4. Implementing is awesome

Access to children wasn’t a problem for Hattie, who presented a great documentation of Snug and Outdoor’s work on London playgrounds. It was great to hear that they had been thinking about undirected and open play way before the topic was an internet meme. Although they label themselves as artists, their approach is a user-centered one and captured everyone’s imagination by demonstrating the different prototypes they had designed and tried on children. This eventually led them to receive NESTA funding and manufacture the Snug Kit. I overheard someone say “Why couldn’t they have just used trees and grass instead. What’s the point?” and to that I reply: show me a school with a playground that isn’t made of concrete. Their challenge was in dealing with the existing social infrastructures that children build in the schools of today not the landscape design.

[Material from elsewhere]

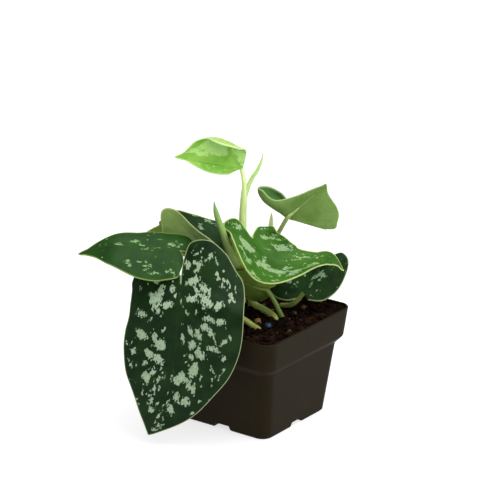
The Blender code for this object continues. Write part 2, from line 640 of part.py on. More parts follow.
def add_sheath(stem, name):
    """Join on the pointed sheath that stands beside a stem, where it has one."""
    if name in SHEATHS:
        combine(stem, tube("sheath", SHEATHS[name]["points"], SHEATHS[name]["radii"]), "UNION")


def build_plant():
    stems = []
    blades = [(name, leaf, Blade(leaf)) for name, leaf in LEAVES.items()]
    blades += [(name, leaf, CurledBlade(leaf)) for name, leaf in CURLED_LEAVES.items()]
    for name, leaf, blade in blades:
        material = plastic(name + "_green", leaf["colour"], 0.5)
        points, radii = petiole_path(leaf, blade)
        whole = combine(blade_object(name, blade, material), tube("petiole", points, radii), "UNION")
        add_sheath(whole, name)
        stems.append((points, radii))
    for name, shoot in SHOOTS.items():
        material = plastic(name + "_green", shoot["colour"], 0.45)
        add_sheath(tube(name, shoot["points"], shoot["radii"], material), name)
        stems.append((shoot["points"], shoot["radii"]))
    tube("stem_stub", STUB["points"], STUB["radii"], plastic("dry_cut_stem", (0.250, 0.130, 0.050), 0.8))
    stems.append((STUB["points"], STUB["radii"]))
    return stems


remove_everything()
build_pot()
soil_stems = build_plant()
build_soil(soil_stems)
bead_x, bead_y, _ = to_world((*BEAD_PLACE, 0))
sphere("fertiliser_bead", (bead_x, bead_y, soil_height(bead_x, bead_y) + BEAD_RADIUS * 0.6), BEAD_RADIUS,
       plastic("blue_coated_fertiliser", (0.010, 0.120, 0.190), 0.5))
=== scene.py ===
# The looks of a potted satin pothos, a young Scindapsus pictus in a black nursery pot, in the order in which
# a grower puts it together: pot, peat, stems, leaves, and then the studio round it. Sizes are millimetres.

from math import cos, pi, radians, sin

import bmesh
import bpy
import numpy as np
from mathutils import Matrix, Vector, noise


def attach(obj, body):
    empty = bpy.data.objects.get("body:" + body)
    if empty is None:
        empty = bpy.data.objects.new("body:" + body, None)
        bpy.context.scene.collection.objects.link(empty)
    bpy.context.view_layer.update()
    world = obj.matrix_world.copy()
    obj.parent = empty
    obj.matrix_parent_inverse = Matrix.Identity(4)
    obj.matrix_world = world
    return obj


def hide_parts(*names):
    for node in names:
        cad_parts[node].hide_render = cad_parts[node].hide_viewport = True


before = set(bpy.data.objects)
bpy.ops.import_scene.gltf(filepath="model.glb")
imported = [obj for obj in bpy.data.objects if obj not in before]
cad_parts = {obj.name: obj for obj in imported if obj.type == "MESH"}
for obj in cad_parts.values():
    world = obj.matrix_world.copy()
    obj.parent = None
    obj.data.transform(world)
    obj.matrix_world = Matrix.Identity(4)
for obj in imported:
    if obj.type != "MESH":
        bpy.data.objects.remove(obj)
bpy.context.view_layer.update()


# The pot: a thin square pot of black recycled polypropylene, injection moulded in one piece, with a satin
# skin that is a little brown where light rakes it. Handling has left faint scuffs, and the mould has left a
# fine grain in its surface.
MM = 0.001


def linear(code):
    """An sRGB hex colour in Blender's linear values."""
    parts = [int(code[i:i + 2], 16) / 255 for i in (1, 3, 5)]
    return [c / 12.92 if c <= 0.04045 else ((c + 0.055) / 1.055) ** 2.4 for c in parts] + [1.0]


def finish_named(name, **sockets):
    """A material with its constant values on the shader's own sockets; returns it and its shader."""
    material = bpy.data.materials.new(name)
    material.use_nodes = True
    shader = material.node_tree.nodes["Principled BSDF"]
    for socket, value in sockets.items():
        shader.inputs[socket.replace("_", " ")].default_value = value
    return material, shader


def add(material, kind, settings, links=None):
    """One more node, with settings and links by the name or number of a property or socket."""
    node = material.node_tree.nodes.new("ShaderNode" + kind)
    for name, value in settings.items():
        if isinstance(name, str) and hasattr(node, name):
            setattr(node, name, value)
        else:
            node.inputs[name].default_value = value
    for name, source in (links or {}).items():
        material.node_tree.links.new(source, node.inputs[name])
    return node


def join(material, source, socket):
    material.node_tree.links.new(source, socket)


black_plastic, shader = finish_named("black_polypropylene_moulded_satin", Metallic=0.0, IOR=1.49,
                                     Specular_IOR_Level=0.07)
place = add(black_plastic, "TexCoord", {}).outputs["Object"]
# cloudy pigment, about 18 mm from patch to patch
clouds = add(black_plastic, "TexNoise", {"Scale": 1000 / 18, "Detail": 4.0, "Roughness": 0.6},
             {"Vector": place})
# upright scuffs, 1.5 mm wide and a few centimetres long
upright = add(black_plastic, "Mapping", {"Scale": (1000 / 1.5, 1000 / 1.5, 1000 / 30)}, {"Vector": place})
scuffs = add(black_plastic, "TexNoise", {"Scale": 1.0, "Detail": 3.0, "Roughness": 0.7},
             {"Vector": upright.outputs[0]})
skin = add(black_plastic, "Mix", {"data_type": "RGBA", 6: linear("#1a1405"), 7: linear("#201908")},
           {0: clouds.outputs[0]})
rubbed = add(black_plastic, "MapRange", {"From Min": 0.55, "From Max": 0.85, "To Max": 0.5},
             {"Value": scuffs.outputs[0]})
worn = add(black_plastic, "Mix", {"data_type": "RGBA", 7: linear("#2c2415")},
           {0: rubbed.outputs[0], 6: skin.outputs[2]})
join(black_plastic, worn.outputs[2], shader.inputs["Base Color"])
dullness = add(black_plastic, "MapRange", {"To Min": 0.5, "To Max": 0.62}, {"Value": scuffs.outputs[0]})
join(black_plastic, dullness.outputs[0], shader.inputs["Roughness"])
# spark texture of the mould, 0.5 mm grains
grain = add(black_plastic, "TexNoise", {"Scale": 1000 / 0.5, "Detail": 2.0}, {"Vector": place})
dents = add(black_plastic, "Bump", {"Strength": 0.25, "Distance": 0.00008}, {"Height": grain.outputs[0]})
join(black_plastic, dents.outputs[0], shader.inputs["Normal"])
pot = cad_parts["pot"]
pot.data.materials.clear()
pot.data.materials.append(black_plastic)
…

The fact that the project was tested, changed, accepted, and manufactured made most people in the room clearly envious. The creative process in interaction design can often feel limited to one-off events, screen-based interactions and generally projects that are very “precious” and need tending, so seeing real products being made with the kind of creative independence and scope that Hattie and her partner had was a breath of fresh air.

This crescendo concluded the official part of the event which turned into a mixer of 60 or so people having drinks, catching up and perhaps talking about where it is all going.

In anycase, I look forward to the next edition in June and hope you’ll join me too.